>> Start Dataset rows

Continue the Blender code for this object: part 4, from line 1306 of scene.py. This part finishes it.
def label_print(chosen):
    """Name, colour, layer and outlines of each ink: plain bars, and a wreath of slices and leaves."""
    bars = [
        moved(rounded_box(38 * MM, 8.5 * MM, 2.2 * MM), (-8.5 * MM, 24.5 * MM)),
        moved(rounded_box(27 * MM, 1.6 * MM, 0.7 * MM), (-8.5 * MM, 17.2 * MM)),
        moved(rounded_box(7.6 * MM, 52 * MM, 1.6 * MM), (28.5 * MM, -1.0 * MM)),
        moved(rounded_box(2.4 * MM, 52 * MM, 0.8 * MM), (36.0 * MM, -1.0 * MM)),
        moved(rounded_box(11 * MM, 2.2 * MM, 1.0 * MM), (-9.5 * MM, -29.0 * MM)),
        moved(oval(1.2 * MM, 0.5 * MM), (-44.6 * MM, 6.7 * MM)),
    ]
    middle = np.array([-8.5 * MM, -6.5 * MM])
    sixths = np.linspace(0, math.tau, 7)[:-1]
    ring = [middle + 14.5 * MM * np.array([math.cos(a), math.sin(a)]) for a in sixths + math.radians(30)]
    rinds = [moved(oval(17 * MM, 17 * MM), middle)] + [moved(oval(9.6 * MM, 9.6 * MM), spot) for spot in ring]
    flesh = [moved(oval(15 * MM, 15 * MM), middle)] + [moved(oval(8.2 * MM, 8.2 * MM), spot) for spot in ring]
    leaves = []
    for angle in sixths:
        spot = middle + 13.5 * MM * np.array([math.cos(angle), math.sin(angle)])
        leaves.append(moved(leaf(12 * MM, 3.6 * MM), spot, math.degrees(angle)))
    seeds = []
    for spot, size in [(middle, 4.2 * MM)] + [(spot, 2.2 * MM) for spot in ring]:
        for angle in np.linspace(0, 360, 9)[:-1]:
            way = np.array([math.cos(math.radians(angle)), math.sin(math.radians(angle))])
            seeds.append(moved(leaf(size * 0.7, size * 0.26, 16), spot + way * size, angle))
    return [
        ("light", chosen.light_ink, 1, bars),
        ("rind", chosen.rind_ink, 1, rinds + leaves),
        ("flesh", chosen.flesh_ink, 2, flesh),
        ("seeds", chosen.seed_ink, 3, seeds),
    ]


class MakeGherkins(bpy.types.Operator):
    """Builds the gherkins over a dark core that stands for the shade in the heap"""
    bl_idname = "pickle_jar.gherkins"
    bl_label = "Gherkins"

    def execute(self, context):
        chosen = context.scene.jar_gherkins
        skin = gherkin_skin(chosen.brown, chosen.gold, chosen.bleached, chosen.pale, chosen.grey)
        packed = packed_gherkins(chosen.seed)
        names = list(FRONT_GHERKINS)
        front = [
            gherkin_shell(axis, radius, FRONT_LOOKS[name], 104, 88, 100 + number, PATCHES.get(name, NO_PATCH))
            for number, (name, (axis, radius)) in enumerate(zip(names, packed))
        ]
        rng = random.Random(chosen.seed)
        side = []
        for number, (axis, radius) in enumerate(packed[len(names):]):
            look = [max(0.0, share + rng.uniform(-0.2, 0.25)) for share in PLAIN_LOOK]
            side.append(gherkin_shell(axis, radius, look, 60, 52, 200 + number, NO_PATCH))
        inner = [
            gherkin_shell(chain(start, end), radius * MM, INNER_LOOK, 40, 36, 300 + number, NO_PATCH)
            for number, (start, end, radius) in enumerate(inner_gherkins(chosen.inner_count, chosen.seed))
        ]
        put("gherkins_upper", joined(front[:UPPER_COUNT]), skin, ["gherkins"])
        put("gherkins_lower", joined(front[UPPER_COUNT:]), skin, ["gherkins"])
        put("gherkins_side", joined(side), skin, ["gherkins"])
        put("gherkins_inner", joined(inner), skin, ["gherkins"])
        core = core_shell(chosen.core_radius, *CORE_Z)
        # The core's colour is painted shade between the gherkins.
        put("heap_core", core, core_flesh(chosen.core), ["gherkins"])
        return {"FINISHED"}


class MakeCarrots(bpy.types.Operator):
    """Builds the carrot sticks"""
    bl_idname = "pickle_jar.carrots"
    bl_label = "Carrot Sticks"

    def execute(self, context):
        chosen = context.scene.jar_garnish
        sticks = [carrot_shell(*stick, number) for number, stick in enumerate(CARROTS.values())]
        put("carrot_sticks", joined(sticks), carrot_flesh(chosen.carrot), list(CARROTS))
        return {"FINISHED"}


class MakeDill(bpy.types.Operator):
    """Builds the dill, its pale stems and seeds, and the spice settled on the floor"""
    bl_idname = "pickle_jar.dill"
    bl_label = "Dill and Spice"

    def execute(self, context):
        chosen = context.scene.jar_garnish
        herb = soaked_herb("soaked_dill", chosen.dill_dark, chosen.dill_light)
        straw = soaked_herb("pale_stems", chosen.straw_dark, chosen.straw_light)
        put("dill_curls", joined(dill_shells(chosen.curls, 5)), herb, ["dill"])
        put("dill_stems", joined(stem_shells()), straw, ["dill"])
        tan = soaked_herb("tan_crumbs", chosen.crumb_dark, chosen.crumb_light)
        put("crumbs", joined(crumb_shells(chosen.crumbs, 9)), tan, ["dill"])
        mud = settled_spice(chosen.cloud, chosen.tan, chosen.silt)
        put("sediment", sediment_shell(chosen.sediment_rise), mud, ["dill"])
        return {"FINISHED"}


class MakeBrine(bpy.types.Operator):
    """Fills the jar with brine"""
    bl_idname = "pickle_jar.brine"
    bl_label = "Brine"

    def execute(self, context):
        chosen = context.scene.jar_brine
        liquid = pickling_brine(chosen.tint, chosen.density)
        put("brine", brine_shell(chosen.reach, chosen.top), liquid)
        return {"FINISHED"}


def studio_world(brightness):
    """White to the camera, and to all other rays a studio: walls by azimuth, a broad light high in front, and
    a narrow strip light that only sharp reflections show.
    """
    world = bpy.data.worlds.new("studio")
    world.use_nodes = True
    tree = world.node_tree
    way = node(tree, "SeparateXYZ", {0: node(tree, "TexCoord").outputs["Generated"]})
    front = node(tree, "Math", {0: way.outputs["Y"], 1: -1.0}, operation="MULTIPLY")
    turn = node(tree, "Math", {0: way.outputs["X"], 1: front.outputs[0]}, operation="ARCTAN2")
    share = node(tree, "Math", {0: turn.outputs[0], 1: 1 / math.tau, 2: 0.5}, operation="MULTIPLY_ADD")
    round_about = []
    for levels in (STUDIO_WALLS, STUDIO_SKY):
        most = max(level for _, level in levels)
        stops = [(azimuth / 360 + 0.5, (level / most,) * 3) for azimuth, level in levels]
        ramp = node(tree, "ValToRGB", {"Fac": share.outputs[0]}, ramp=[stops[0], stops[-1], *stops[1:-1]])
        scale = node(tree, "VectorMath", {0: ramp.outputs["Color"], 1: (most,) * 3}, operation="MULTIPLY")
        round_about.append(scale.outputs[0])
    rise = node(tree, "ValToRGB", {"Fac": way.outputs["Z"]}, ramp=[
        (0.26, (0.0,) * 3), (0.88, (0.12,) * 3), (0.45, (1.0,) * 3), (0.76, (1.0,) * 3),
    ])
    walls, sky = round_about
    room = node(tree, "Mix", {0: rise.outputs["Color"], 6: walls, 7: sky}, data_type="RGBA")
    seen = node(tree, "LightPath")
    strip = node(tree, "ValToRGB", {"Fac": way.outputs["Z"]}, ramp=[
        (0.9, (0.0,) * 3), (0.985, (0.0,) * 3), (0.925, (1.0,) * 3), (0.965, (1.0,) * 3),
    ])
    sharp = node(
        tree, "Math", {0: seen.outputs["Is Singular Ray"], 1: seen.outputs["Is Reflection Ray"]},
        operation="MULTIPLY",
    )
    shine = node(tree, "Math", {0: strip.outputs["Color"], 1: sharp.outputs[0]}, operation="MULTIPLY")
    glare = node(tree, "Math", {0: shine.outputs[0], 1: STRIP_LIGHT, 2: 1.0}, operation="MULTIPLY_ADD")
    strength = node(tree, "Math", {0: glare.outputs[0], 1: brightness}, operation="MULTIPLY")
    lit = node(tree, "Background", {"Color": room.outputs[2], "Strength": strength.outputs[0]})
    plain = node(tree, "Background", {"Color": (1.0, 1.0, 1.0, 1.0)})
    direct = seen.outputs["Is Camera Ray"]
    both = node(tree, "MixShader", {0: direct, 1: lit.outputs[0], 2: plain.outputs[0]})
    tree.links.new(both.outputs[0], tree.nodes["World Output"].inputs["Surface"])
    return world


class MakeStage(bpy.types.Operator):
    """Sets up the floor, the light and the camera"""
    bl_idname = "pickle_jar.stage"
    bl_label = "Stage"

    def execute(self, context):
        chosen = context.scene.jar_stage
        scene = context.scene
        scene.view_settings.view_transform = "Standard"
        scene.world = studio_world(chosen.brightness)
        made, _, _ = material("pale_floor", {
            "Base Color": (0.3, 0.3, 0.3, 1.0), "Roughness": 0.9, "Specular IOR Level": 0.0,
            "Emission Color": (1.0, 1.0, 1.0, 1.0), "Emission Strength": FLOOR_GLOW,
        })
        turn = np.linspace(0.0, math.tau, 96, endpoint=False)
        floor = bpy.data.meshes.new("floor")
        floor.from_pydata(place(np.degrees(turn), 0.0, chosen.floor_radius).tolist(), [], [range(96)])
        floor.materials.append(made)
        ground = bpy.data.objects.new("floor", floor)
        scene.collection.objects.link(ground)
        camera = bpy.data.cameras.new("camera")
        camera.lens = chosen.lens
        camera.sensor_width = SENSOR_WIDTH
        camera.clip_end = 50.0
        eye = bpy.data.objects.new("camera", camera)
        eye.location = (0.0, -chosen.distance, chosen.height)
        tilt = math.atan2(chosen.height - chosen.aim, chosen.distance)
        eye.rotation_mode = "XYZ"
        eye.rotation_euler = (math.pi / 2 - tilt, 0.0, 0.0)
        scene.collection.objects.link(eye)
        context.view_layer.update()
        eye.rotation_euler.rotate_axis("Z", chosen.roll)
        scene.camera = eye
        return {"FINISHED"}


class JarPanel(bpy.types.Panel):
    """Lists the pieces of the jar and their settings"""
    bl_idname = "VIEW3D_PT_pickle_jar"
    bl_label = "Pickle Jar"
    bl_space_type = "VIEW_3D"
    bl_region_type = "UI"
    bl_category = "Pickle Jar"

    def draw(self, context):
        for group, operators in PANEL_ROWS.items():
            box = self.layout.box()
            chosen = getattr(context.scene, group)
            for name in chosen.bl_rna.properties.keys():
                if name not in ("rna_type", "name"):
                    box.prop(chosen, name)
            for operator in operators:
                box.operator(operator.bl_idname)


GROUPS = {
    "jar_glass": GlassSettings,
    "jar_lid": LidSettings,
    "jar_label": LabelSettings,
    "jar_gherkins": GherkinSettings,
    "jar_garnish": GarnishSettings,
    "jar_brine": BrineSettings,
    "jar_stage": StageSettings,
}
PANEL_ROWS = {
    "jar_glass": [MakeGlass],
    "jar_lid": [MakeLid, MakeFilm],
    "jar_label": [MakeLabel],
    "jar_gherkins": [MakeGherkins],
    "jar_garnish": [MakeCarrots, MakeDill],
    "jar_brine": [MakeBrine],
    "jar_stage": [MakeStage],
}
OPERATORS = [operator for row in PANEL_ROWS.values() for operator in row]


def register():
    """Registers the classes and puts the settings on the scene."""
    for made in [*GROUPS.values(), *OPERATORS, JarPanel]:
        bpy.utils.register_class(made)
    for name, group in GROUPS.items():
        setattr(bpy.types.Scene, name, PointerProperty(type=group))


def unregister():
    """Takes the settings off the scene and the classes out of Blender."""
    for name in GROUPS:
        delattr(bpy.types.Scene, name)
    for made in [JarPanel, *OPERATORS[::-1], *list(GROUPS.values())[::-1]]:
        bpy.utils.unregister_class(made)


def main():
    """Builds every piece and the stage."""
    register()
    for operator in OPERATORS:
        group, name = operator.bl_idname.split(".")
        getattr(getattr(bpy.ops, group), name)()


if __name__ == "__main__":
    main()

>> End Dataset rows
>> Start Dataset rows

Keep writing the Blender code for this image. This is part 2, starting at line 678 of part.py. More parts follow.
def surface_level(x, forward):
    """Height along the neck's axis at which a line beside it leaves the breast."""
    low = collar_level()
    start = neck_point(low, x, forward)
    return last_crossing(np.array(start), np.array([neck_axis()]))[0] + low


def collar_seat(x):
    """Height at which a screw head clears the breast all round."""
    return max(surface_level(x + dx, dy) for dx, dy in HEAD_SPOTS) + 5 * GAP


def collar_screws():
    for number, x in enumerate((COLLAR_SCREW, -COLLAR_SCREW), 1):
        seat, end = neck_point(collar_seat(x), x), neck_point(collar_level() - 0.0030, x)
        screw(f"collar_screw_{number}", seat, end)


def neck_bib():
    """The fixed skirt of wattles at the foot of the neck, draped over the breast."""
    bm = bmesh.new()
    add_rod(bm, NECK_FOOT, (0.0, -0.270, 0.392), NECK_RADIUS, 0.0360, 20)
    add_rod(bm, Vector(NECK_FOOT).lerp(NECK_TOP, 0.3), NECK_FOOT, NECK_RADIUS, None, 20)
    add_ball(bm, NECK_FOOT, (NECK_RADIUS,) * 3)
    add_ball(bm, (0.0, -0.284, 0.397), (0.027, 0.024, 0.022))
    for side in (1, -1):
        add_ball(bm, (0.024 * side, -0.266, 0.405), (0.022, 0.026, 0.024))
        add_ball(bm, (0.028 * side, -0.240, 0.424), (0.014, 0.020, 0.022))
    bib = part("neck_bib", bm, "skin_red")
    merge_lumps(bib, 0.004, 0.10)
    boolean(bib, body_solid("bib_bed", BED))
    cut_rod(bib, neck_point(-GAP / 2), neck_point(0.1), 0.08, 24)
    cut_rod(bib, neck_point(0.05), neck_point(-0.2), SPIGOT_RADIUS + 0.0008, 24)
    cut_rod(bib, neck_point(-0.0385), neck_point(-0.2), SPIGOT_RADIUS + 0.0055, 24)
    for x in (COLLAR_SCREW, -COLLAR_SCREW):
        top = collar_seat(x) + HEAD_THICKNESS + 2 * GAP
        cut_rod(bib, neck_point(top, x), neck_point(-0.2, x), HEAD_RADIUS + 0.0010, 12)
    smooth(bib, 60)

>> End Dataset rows

• _Challenge_
Each line holding the word "Blender" counts once; report the total and nothing else.

• _Solution for this problem_
3